こうして立っていられるのも皆様のおかげで嬉しいです。本当に一人でも多くの方に見ていただけますように願っています。ご支持、応援してくださる方がいましたらよろしくお願いします」
舞台挨拶の際にサトウ監督がこんなエピソードを披露した。本作の撮影が終わった頃、ある女優さんに会った際に、「吹越さん主演でハードコアを撮ってるの?」と聞かれたことがあったという。驚いて笑いながら否定したというサトウ監督。その女優さんも先日完成作を観て「ごめんなさいね」と言ってくれたという。AV業界を取り扱った作品という話が過激な噂話に発展したのかもしれない。
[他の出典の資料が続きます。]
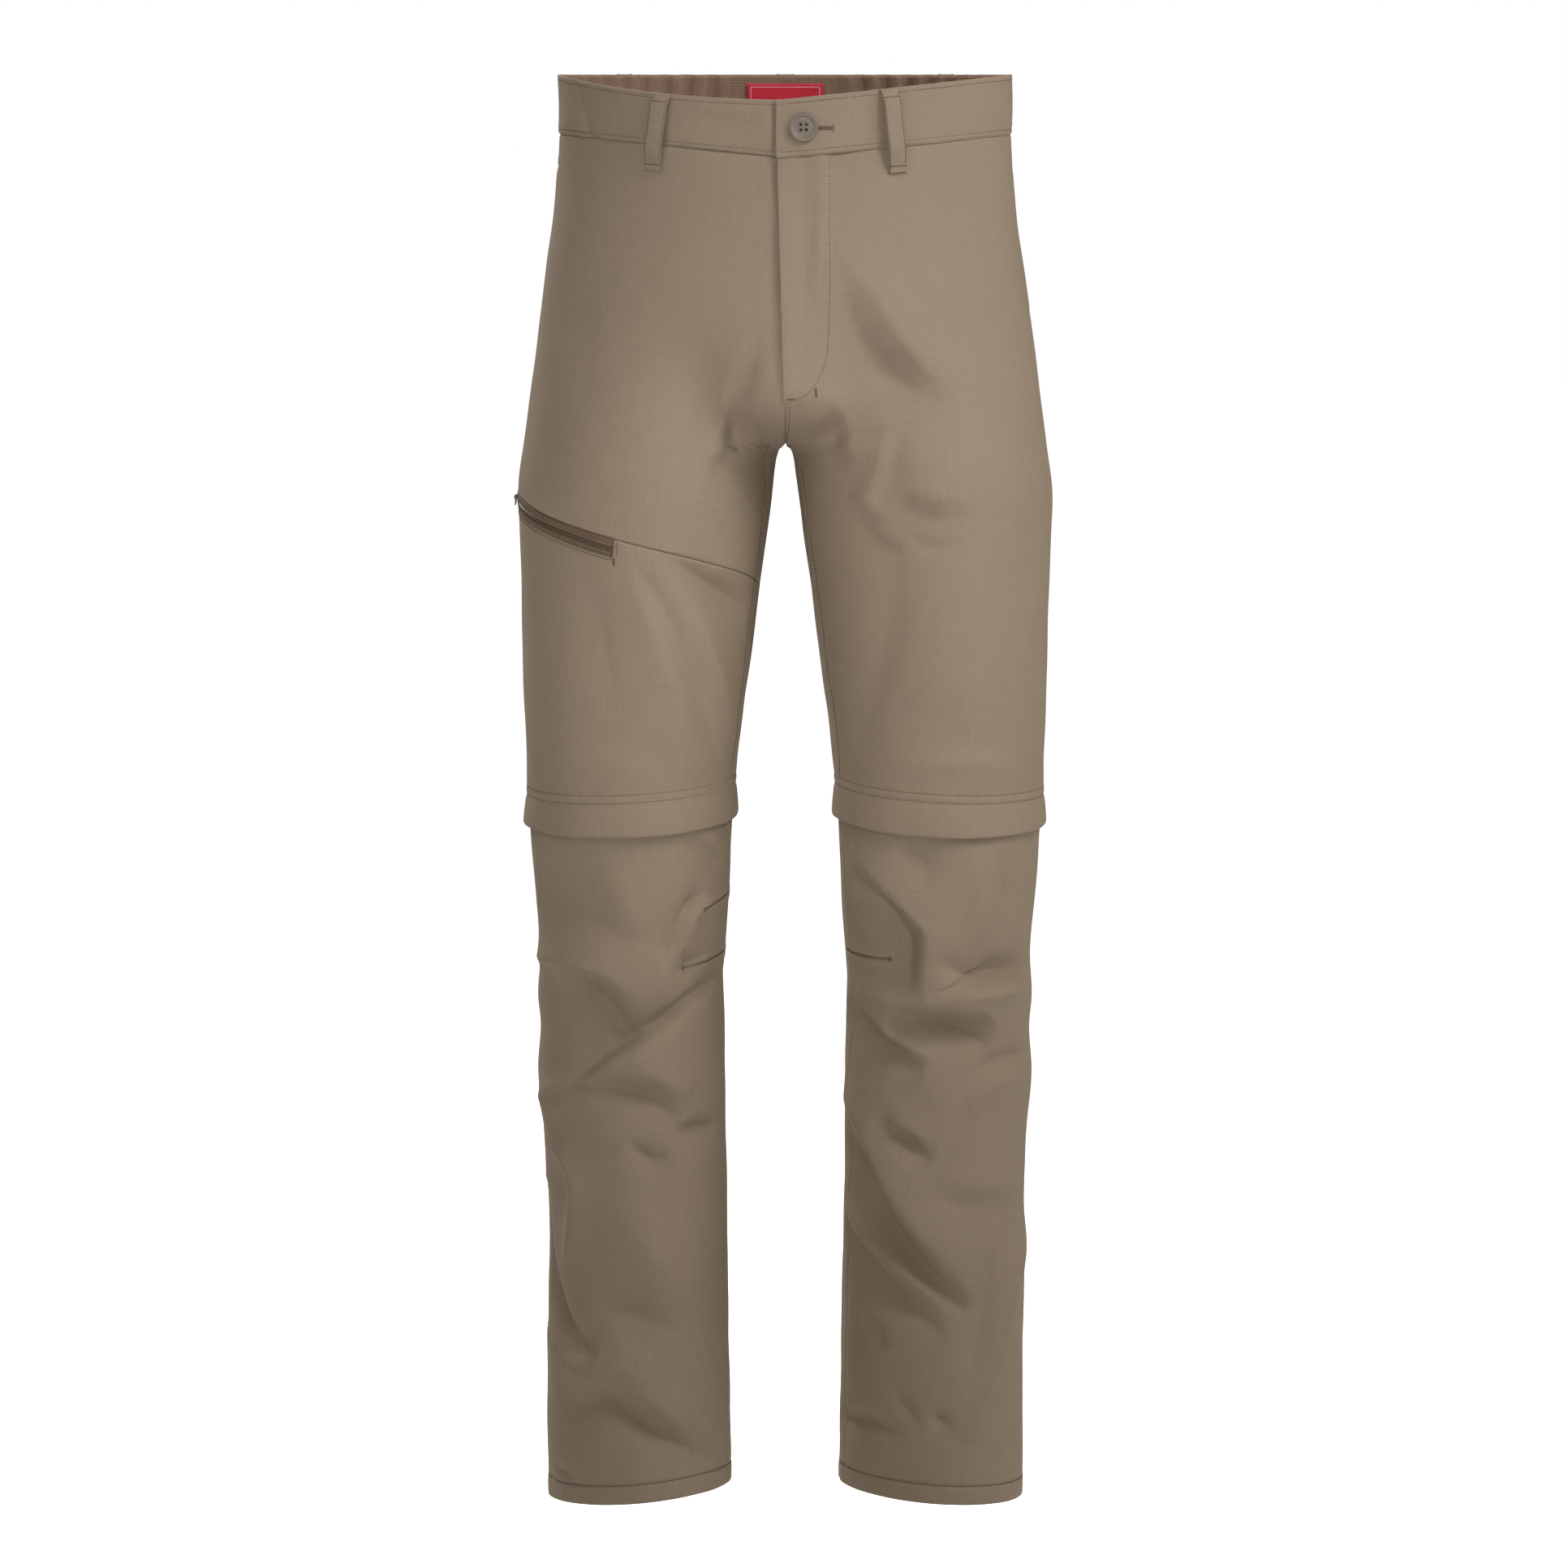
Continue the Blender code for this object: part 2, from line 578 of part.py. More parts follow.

そんな笑い話が出るように、タイトルを聞いただけである種の過激なイメージを持たれる可能性を孕んだ題材ではあるが、本作は極めて静謐な作品だ。
撮影の現場ではライトの元、肢体を晒し、インタビューでは自分を肯定するための空虚な嘘をつく彼女たち。
彼女たちの心はライトの当たらない場所で現れる。
ヒモ同然の優しい彼氏と同棲中の葉菜子。ベッドでの営みは夜の穏やかな闇の中で慎ましやかに行われる。
カウンセラーの壮絶な過去は、夜走る車の中で淡々と語られる。
サトウ監督が”関係性”に興味を持ったと語ったように、様々な関係性が微妙なバランスで成り立っている。そのせめぎ合いが、自分の意思に関わりなく日常を揺らし、人々の生き方をも変えていく。貧困や対等でない関係性の逃れられない息苦しさを丁寧に描いて、様々な人に響く作品となっている。
『名前のない女たち うそつき女』の第七藝術劇場公開予定は、2/10~2/16が20:20より、2/17、18が12:20より、2/24~3/2が17:30よりとなっている。